● **EXERCISE DETAILS**
Everything from the first line down to the line containing "const BOTTOM_WALL = 0.3;" should be reproduced exactly; please include nothing else.

▬▬▬▬▬▬

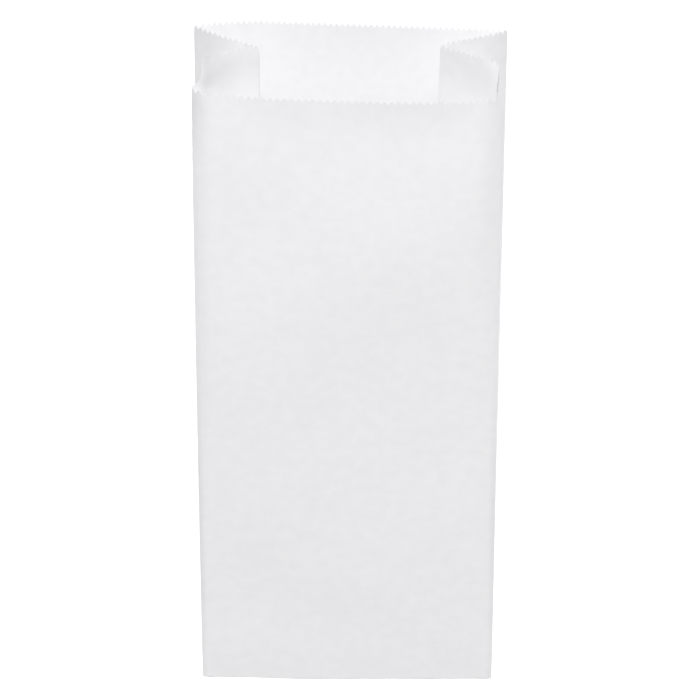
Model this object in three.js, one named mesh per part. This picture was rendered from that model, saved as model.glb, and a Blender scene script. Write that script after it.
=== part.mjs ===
// Gusseted paper bag, empty, lying on its back panel with its mouth a little open.
// One sheet of thin white paper: back and front panels joined by a two-leg gusset on each side,
// a lengthwise glue seam on the back, and a bottom end that is folded onto the back and glued.
// Millimetres, +Z up. X runs across the bag and Y along it, toward the mouth.

import * as THREE from 'three';
import { mergeVertices } from 'three/addons/utils/BufferGeometryUtils.js';

// The sheet and the flat bag
const PANEL_WIDTH = 140;          // between the two side creases
const GUSSET_LEG = 35;            // side crease to the inner fold, so each gusset is 70 mm of paper
const FRONT_LENGTH = 336;         // bottom fold to the cut edge of the front panel, at its middle
const LIP_LENGTH = 14;            // back panel and gussets stand this far past the front panel
const CUT_SLANT = 4.5;            // both cuts run off square: this much longer on the left
const PAPER_THICKNESS = 0.1;
const LAYER_GAP = 0.05;           // air between layers that lie on each other
const SEAM_OVERLAP = 12;          // lengthwise glue seam, on the back panel
const SEAM_CENTRE_X = 0;
const SEAM_RAMP = 4;              // the outer layer of the seam lifts its neighbour over this width
const FLAP_DEPTH = 15;            // bottom end, folded onto the back and glued
const FLAP_THICKNESS = 0.3;
const FLAP_RAMP = 25;             // past the flap, the back panel comes down to the ground
const BOTTOM_WALL = 0.3;          // glued paper between the bottom fold and the inside

// The saw-cut edges
const BACK_TOOTH_PITCH = 2.6;
const BACK_TOOTH_HEIGHT = 2.0;
const FRONT_TOOTH_PITCH = 3.2;
const FRONT_TOOTH_HEIGHT = 2.3;
const TORN_STRIP = { left: 4.5, right: 4.2 };   // beside the front creases the gusset is torn off
const TORN_STEP = { left: 4.3, right: 2.0 };    // height left of that strip at its inner end
const TORN_SLANT = 0.4;                         // the tear crosses this width as it drops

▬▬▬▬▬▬

● **SOLUTION**
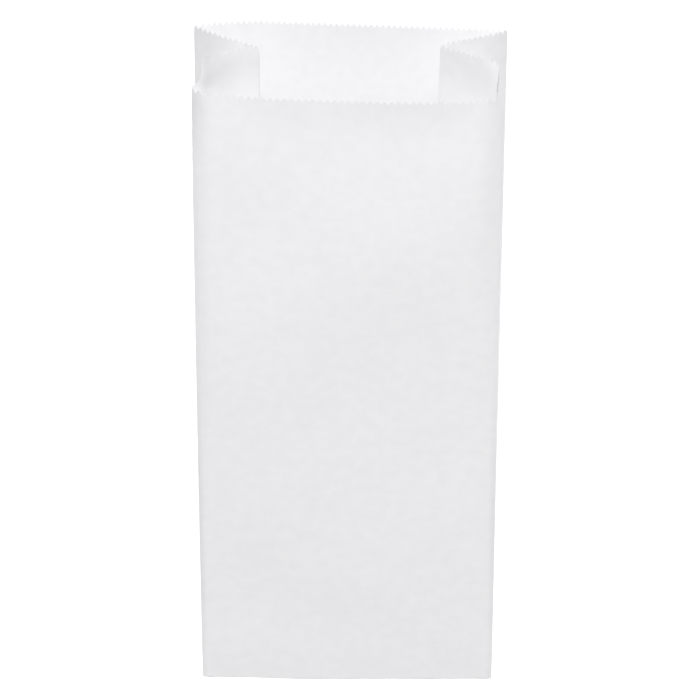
Model this object in three.js, one named mesh per part. This picture was rendered from that model, saved as model.glb, and a Blender scene script. Write that script after it.
=== part.mjs ===
// Gusseted paper bag, empty, lying on its back panel with its mouth a little open.
// One sheet of thin white paper: back and front panels joined by a two-leg gusset on each side,
// a lengthwise glue seam on the back, and a bottom end that is folded onto the back and glued.
// Millimetres, +Z up. X runs across the bag and Y along it, toward the mouth.

import * as THREE from 'three';
import { mergeVertices } from 'three/addons/utils/BufferGeometryUtils.js';

// The sheet and the flat bag
const PANEL_WIDTH = 140;          // between the two side creases
const GUSSET_LEG = 35;            // side crease to the inner fold, so each gusset is 70 mm of paper
const FRONT_LENGTH = 336;         // bottom fold to the cut edge of the front panel, at its middle
const LIP_LENGTH = 14;            // back panel and gussets stand this far past the front panel
const CUT_SLANT = 4.5;            // both cuts run off square: this much longer on the left
const PAPER_THICKNESS = 0.1;
const LAYER_GAP = 0.05;           // air between layers that lie on each other
const SEAM_OVERLAP = 12;          // lengthwise glue seam, on the back panel
const SEAM_CENTRE_X = 0;
const SEAM_RAMP = 4;              // the outer layer of the seam lifts its neighbour over this width
const FLAP_DEPTH = 15;            // bottom end, folded onto the back and glued
const FLAP_THICKNESS = 0.3;
const FLAP_RAMP = 25;             // past the flap, the back panel comes down to the ground
const BOTTOM_WALL = 0.3;          // glued paper between the bottom fold and the inside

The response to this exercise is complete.